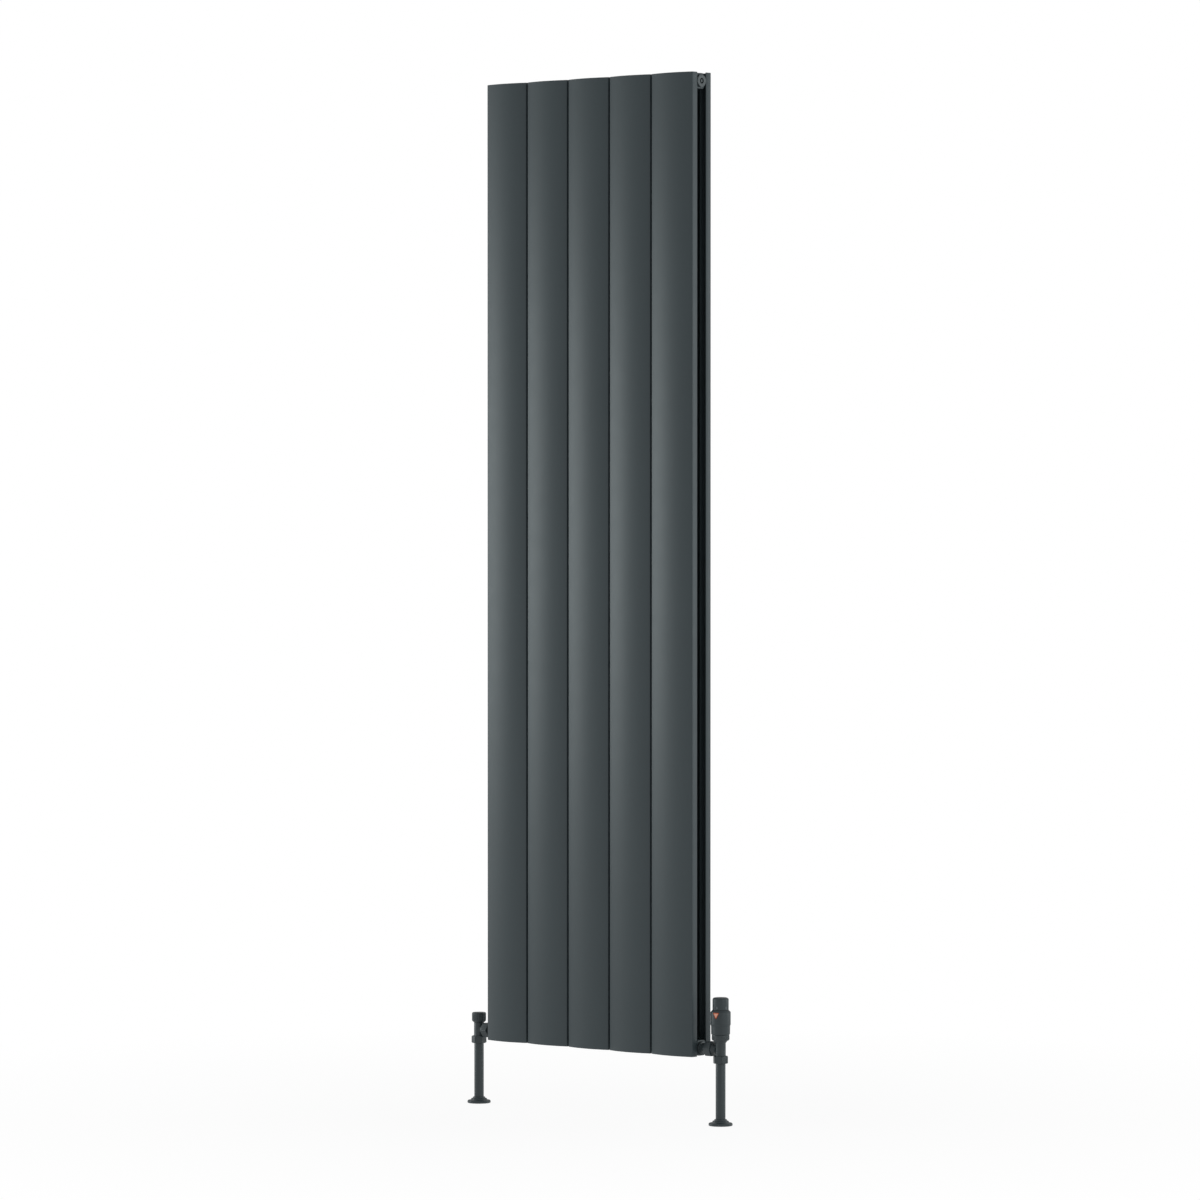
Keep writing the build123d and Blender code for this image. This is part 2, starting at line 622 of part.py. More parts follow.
def save_lockshield():
    place = valve_place(-1)
    body = valve_body([(BODY_RADIUS, LOCK_TOP)], LOCK_TOP, LOCK_HEADWORK_DEPTH)
    save("lockshield_body", facing(-1) * body)
    save("lockshield_headwork", place * lockshield_headwork())
    save("lockshield_spindle", place * lockshield_spindle())
    save("lockshield_plug", place * lockshield_plug())
    low = SEAT_HEIGHT + LOCK_LIFT
    save("lockshield_seat_washer", rod(WASHER_RADIUS, low, low + WASHER, place))
    save("lockshield_cap", place * lockshield_cap())


# ---------------------------------------------------------------- thermostatic valve, on the right

TRV_TOP = 23.5
TRV_BOSS = 12.9
TRV_SHOULDER = [(BODY_RADIUS, 11.6), (TRV_BOSS, 16.0), (TRV_BOSS, TRV_TOP)]
TRV_HEADWORK_DEPTH = 17.5
PIN_RADIUS = 1.5
PIN_TOP = 25.0
TRV_LIFT = 1.5              # the disc's height over its seat at rest
INSERT_LOW = 8.0
INSERT_TOP = 22.0
SPRING_CHAMBER = 4.6
SPRING_CHAMBER_TOP = 17.5
SPRING_SEAT_BORE = 1.8
SPRING_LOW = 9.2
SPRING_HIGH = 14.8
SPRING_RADIUS = 3.1
SPRING_WIRE = 0.35
SPRING_TURNS = 3.5
PIN_COLLAR = 3.9
PIN_COLLAR_THICKNESS = 1.0
TRV_GLAND = 19.0
RING_NUT_RADIUS = 16.2
RING_NUT_LOW = 16.4
RING_NUT_HIGH = 26.8
RING_NUT_FOOT = 14.6
RING_NUT_SLOPE = 1.6
RING_NUT_BREAK = 0.4
RING_NUT_LIP_RADIUS = 11.7
RING_NUT_LIP = 25.4
HEAD_LOW = 27.2
HEAD_RADIUS = 18.45
HEAD_WAIST = 17.5
HEAD_SKIRT = [(HEAD_WAIST - 0.9, HEAD_LOW), (HEAD_WAIST - 0.3, HEAD_LOW + 0.8), (HEAD_WAIST, 43),
              (HEAD_RADIUS, 45.4)]
SHOULDER = 68.4
HEAD_TOP = 72.0
HEAD_BORE = 13.28
HEAD_FLOOR = 31.0
HEAD_HOLE_RADIUS = 8.5
SPIGOT_RADIUS = 12.8        # the ring nut clamps the head by this spigot
SPIGOT_TOP = 25.3
SPIGOT_NECK = 11.5
KNOB_LOW = 72.3
KNOB_TOP = 94.8
KNOB_RADIUS = 14.8
KNOB_RIM = [(11.2, KNOB_TOP), (13.2, KNOB_TOP - 0.5), (14.3, KNOB_TOP - 1.6),
            (KNOB_RADIUS, KNOB_TOP - 3.4)]
KNOB_ROOF = 3.0
KNOB_SLEEVE = 13.2
KNOB_SLEEVE_LOW = 52.0
SENSOR_RADIUS = 11.5
SENSOR_LOW = 52.0
SENSOR_HIGH = 69.0
SENSOR_EDGE = 1.0
SENSOR_STEM = [(4.0, 33), (7.5, 34)]
POINTER_ANGLE = 13.0        # from the front, towards the outer side
POINTER_WIDTH = 13.2
POINTER_HEIGHT = 12.2
POINTER_TOP = 68.0
POINTER_CORNER = 1.2
POINTER_DEPTH = 0.5
POINTER_PROUD = 0.3


def trv_insert():
    thread = HEADWORK_RADIUS - THREAD_PLAY
    bore = PIN_RADIUS + RUN
    groove = bore + GLAND_WALL
    gland_top = TRV_GLAND + GLAND_LENGTH
    return turned([(SPRING_CHAMBER, INSERT_LOW), (thread, INSERT_LOW), (thread, INSERT_TOP),
                   (bore, INSERT_TOP), (bore, gland_top), (groove, gland_top), (groove, TRV_GLAND),
                   (bore, TRV_GLAND), (bore, SPRING_CHAMBER_TOP), (SPRING_CHAMBER, SPRING_CHAMBER_TOP)])


def trv_pin():
    """The valve disc, its stem, and the collar that the spring lifts."""
    disc_low = SEAT_HEIGHT + TRV_LIFT + WASHER
    stem = rod(DISC_RADIUS, disc_low, disc_low + WASHER) + rod(PIN_RADIUS, disc_low, PIN_TOP)
    return stem + rod(PIN_COLLAR, SPRING_HIGH, SPRING_HIGH + PIN_COLLAR_THICKNESS)


def trv_spring():
    height = SPRING_HIGH - SPRING_LOW - 2 * SPRING_WIRE
    path = Helix(height / SPRING_TURNS, height, SPRING_RADIUS)
    wire = Plane(origin=path @ 0, z_dir=path % 0) * Circle(SPRING_WIRE)
    return Pos(0, 0, SPRING_LOW + SPRING_WIRE) * sweep(wire, path)


def trv_ring_nut():
    """Holds the head on the valve."""
    inner = TRV_BOSS + FACE_GAP
    return turned([(inner, RING_NUT_LOW), (RING_NUT_FOOT, RING_NUT_LOW),
                   (RING_NUT_RADIUS, RING_NUT_LOW + RING_NUT_SLOPE),
                   (RING_NUT_RADIUS, RING_NUT_HIGH - RING_NUT_BREAK),
                   (RING_NUT_RADIUS - RING_NUT_BREAK, RING_NUT_HIGH), (RING_NUT_LIP_RADIUS, RING_NUT_HIGH),
                   (RING_NUT_LIP_RADIUS, RING_NUT_LIP), (inner, RING_NUT_LIP)])


def pointer_prism():
    """A downward triangle with rounded corners, standing out radially from the head."""
    half = POINTER_WIDTH / 2
    low = POINTER_TOP - POINTER_HEIGHT
    triangle = make_face(Polyline((-half, POINTER_TOP), (half, POINTER_TOP), (0, low), close=True))
    triangle = fillet(triangle.vertices(), POINTER_CORNER)
    plane = Plane(origin=(0, 0, 0), x_dir=(1, 0, 0), z_dir=(0, -1, 0))
    return Rot(0, 0, POINTER_ANGLE) * extrude(plane * triangle, 2 * HEAD_RADIUS)


def trv_head_body():
    foot = TRV_TOP + FACE_GAP
    shell = turned([(HEAD_HOLE_RADIUS, foot), (SPIGOT_RADIUS, foot), (SPIGOT_RADIUS, SPIGOT_TOP),
                    (SPIGOT_NECK, SPIGOT_TOP), (SPIGOT_NECK, HEAD_LOW)] + HEAD_SKIRT
                   + [(HEAD_RADIUS, SHOULDER), (KNOB_RADIUS + FACE_GAP, HEAD_TOP), (HEAD_BORE, HEAD_TOP),
                      (HEAD_BORE, HEAD_FLOOR), (HEAD_HOLE_RADIUS, HEAD_FLOOR)])
    recess = ring(HEAD_RADIUS - POINTER_DEPTH, HEAD_RADIUS + 1, SEAT_HEIGHT, HEAD_TOP)
    return shell - (recess & pointer_prism())


def trv_pointer():
    layer = ring(HEAD_RADIUS - POINTER_DEPTH, HEAD_RADIUS + POINTER_PROUD, SEAT_HEIGHT, HEAD_TOP)
    return layer & pointer_prism()


def trv_knob():
    """A cup whose long skirt turns in the head and carries the sensor's thread."""
    sleeve = SENSOR_RADIUS + RUN
    roof = KNOB_TOP - KNOB_ROOF
    return turned([(0, KNOB_TOP)] + KNOB_RIM + [(KNOB_RADIUS, KNOB_LOW), (KNOB_SLEEVE, KNOB_LOW),
                   (KNOB_SLEEVE, KNOB_SLEEVE_LOW), (sleeve, KNOB_SLEEVE_LOW), (sleeve, roof), (0, roof)])


def trv_sensor():
    """The sealed sensing capsule, its stem and the nose that presses the pin."""
    nose_low = PIN_TOP + FACE_GAP
    nose, shaft = SENSOR_STEM[0][0], SENSOR_STEM[-1][0]
    return turned([(0, nose_low), (nose, nose_low)] + SENSOR_STEM + [(shaft, SENSOR_LOW),
                   (SENSOR_RADIUS, SENSOR_LOW + SENSOR_EDGE), (SENSOR_RADIUS, SENSOR_HIGH - SENSOR_EDGE),
                   (SENSOR_RADIUS - SENSOR_EDGE, SENSOR_HIGH), (0, SENSOR_HIGH)])


def save_thermostatic_valve():
    place = valve_place(1)
    body = valve_body(TRV_SHOULDER, TRV_TOP, TRV_HEADWORK_DEPTH)
    save("trv_body", facing(1) * body)
    save("trv_insert", place * trv_insert())
    save("trv_spring_seat", ring(SPRING_SEAT_BORE, SPRING_CHAMBER, INSERT_LOW, SPRING_LOW, place))
    save("trv_spring", place * trv_spring())
    save("trv_pin", place * trv_pin())
    low = SEAT_HEIGHT + TRV_LIFT
    save("trv_seat_washer", rod(WASHER_RADIUS, low, low + WASHER, place))
    save("trv_ring_nut", place * trv_ring_nut())
    save("trv_head_body", place * trv_head_body())
    save("trv_pointer", place * trv_pointer())
    save("trv_knob", place * trv_knob())
    save("trv_sensor", place * trv_sensor())


def save_gland_seals():
    lock = SPINDLE_RADIUS + RUN
    pin = PIN_RADIUS + RUN
    save("gland_seals", group([
        ring(lock, lock + GLAND_WALL, LOCK_GLAND, LOCK_GLAND + GLAND_LENGTH, valve_place(-1)),
        ring(pin, pin + GLAND_WALL, TRV_GLAND, TRV_GLAND + GLAND_LENGTH, valve_place(1))]))


# ---------------------------------------------------------------- pipe sleeves and floor collars

# The collar's stepped outline, heights from the floor.
COLLAR_OUTLINE = [(COLLAR_RADIUS - 1, 0), (COLLAR_RADIUS, 1), (COLLAR_RADIUS, 3.4),
                  (COLLAR_RADIUS - 1.2, 5.2), (17.0, 6.0), (15.3, 6.6), (14.6, 8.6), (12.2, 9.2),
                  (11.5, 10.2), (11.5, COLLAR_HEIGHT - 0.6), (11.0, COLLAR_HEIGHT)]


def floor_collar():
    bore = SLEEVE_RADIUS + RUN
    return turned([(bore, 0)] + COLLAR_OUTLINE + [(bore, COLLAR_HEIGHT)])


def save_pipe_covers():
    for name, side in (("left", -1), ("right", 1)):
        at_floor = Pos(side * VALVE_X, MIDDLE_Y, FLOOR_Z)
        sleeve = ring(SLEEVE_RADIUS - SLEEVE_WALL, SLEEVE_RADIUS, 0, PORT_HEIGHT + SLEEVE_TOP, at_floor)
        save(f"{name}_pipe_sleeve", sleeve)
        save(f"{name}_floor_collar", at_floor * floor_collar())


os.makedirs("parts", exist_ok=True)
save_sections()
save_channel_plugs()
save_headers()
save_nipples()
save_flow_baffle()
save_port_fittings()
save_brackets()
save_unions()
save_lockshield()
save_thermostatic_valve()
save_gland_seals()
save_pipe_covers()
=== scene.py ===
import json
import math

import bmesh
import bpy
from bpy.props import FloatProperty, FloatVectorProperty, IntProperty, PointerProperty
from mathutils import Matrix, Vector

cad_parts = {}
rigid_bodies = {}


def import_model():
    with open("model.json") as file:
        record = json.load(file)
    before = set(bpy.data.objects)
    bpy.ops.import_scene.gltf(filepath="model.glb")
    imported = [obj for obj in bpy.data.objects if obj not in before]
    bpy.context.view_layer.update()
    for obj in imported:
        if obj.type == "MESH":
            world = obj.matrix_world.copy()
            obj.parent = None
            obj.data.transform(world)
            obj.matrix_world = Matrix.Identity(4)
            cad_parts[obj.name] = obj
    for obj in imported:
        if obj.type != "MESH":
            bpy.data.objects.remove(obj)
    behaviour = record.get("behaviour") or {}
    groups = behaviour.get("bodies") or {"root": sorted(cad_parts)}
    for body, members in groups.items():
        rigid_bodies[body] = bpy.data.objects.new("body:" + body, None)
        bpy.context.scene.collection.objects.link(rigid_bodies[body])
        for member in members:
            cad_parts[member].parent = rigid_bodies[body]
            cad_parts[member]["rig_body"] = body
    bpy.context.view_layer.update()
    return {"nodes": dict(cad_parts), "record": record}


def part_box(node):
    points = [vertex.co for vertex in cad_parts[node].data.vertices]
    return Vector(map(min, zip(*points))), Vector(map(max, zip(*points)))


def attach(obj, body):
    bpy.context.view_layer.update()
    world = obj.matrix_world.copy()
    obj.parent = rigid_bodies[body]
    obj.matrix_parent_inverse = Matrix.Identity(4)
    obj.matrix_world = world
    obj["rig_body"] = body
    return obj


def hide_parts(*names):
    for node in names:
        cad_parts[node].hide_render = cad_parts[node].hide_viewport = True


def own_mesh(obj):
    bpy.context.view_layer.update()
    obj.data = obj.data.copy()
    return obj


bl_info = {
    "name": "Tall Double-Panel Radiator",
    "version": (1, 0, 0),
    "blender": (4, 5, 0),
    "location": "3D View > Sidebar > Radiator",
    "description": "Shapes and finishes a tall aluminium radiator, its valves and its brackets",
    "category": "Add Mesh",
}

# Blender's units are metres. Profiles and outlines are drawn in millimetres and scaled by MM.
# X runs to the right, the front faces -Y, the wall is the plane y = 0, and Z is up.

MM = 0.001
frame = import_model()


def middle(node):
    low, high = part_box(node)
    return (low + high) / 2


def span(node):
    low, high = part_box(node)
    return high - low


PORT_Z = middle("bottom_header").z
TOP_Z = middle("top_header").z
FLOOR_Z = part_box("left_pipe_sleeve")[0].z
LEFT_AXIS = Vector((middle("left_pipe_sleeve").x, middle("left_pipe_sleeve").y, PORT_Z))
RIGHT_AXIS = Vector((middle("right_pipe_sleeve").x, middle("right_pipe_sleeve").y, PORT_Z))
AXES = {"left": LEFT_AXIS, "right": RIGHT_AXIS}
SECTION_COUNT = 5
HEAD_RADIUS = span("trv_head_body").x / 2 / MM
CAP_RADIUS = span("lockshield_cap").x / 2 / MM


# ---------------------------------------------------------------- settings

def millimetres(name, value, description):
    return FloatProperty(name=name, default=value * MM, min=0.0, precision=5, subtype="DISTANCE",
                         unit="LENGTH", description=description)


def colour(name, value, description):
    return FloatVectorProperty(name=name, default=value, size=3, min=0.0, max=1.0, subtype="COLOR",
                               description=description)


def share(name, value, description):
    return FloatProperty(name=name, default=value, min=0.0, max=1.0, subtype="FACTOR",
                         description=description)


class PanelSizes(bpy.types.PropertyGroup):
    skin: millimetres("Skin", 2.0, "Thickness of a section's bowed face")
    side: millimetres("Side", 1.8, "Thickness of a section's folded sides")
    edge_round: millimetres("Edge Round", 1.6, "Radius between the face and the sides")
    channel_width: millimetres("Channel Width", 24.0, "Outside width of the water channel")
    channel_wall: millimetres("Channel Wall", 2.0, "Thickness of the water channel's wall")
    fin_offset: millimetres("Fin Offset", 31.0, "From a section's middle to each fin")
    fin_thickness: millimetres("Fin Thickness", 1.4, "Thickness of a fin")
    fin_space: millimetres("Fin Space", 4.4, "How far a fin stops short of the open side")
    saw_edge: millimetres("Saw Edge", 0.25, "Width of the brushed-off edge at a sawn end")
    header_wall: millimetres("Header Wall", 2.5, "Thickness of the cross tubes")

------

▸ **Description of the task**:
Only the lines from the beginning of the material above through the line with "on the right" are wanted; extract them exactly.

▸ **Exercise response**:
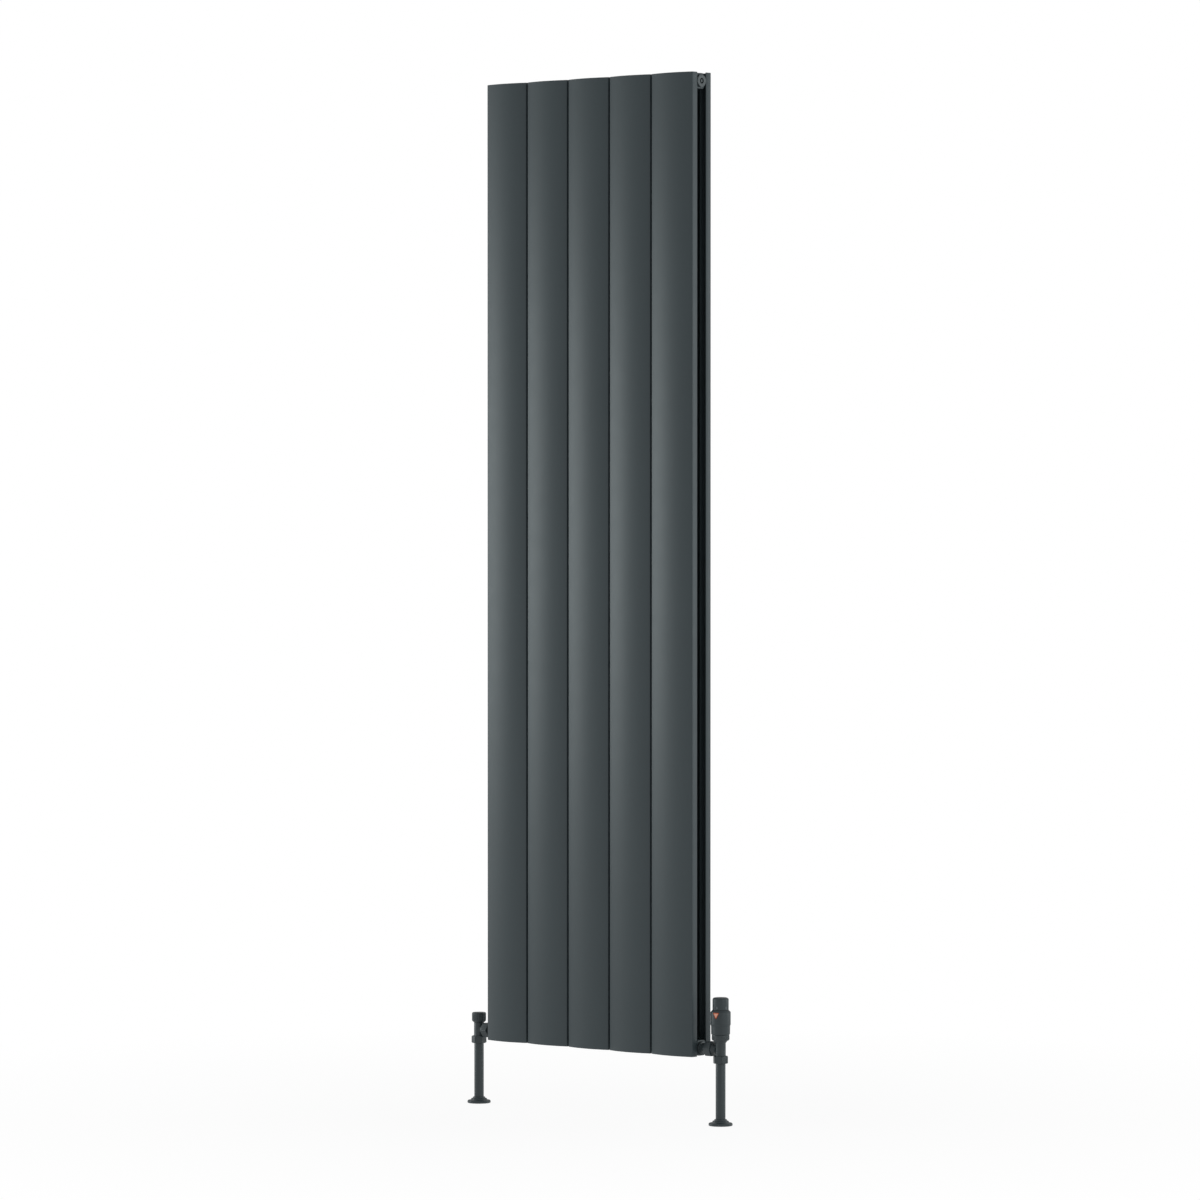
Keep writing the build123d and Blender code for this image. This is part 2, starting at line 622 of part.py. More parts follow.
def save_lockshield():
    place = valve_place(-1)
    body = valve_body([(BODY_RADIUS, LOCK_TOP)], LOCK_TOP, LOCK_HEADWORK_DEPTH)
    save("lockshield_body", facing(-1) * body)
    save("lockshield_headwork", place * lockshield_headwork())
    save("lockshield_spindle", place * lockshield_spindle())
    save("lockshield_plug", place * lockshield_plug())
    low = SEAT_HEIGHT + LOCK_LIFT
    save("lockshield_seat_washer", rod(WASHER_RADIUS, low, low + WASHER, place))
    save("lockshield_cap", place * lockshield_cap())


# ---------------------------------------------------------------- thermostatic valve, on the right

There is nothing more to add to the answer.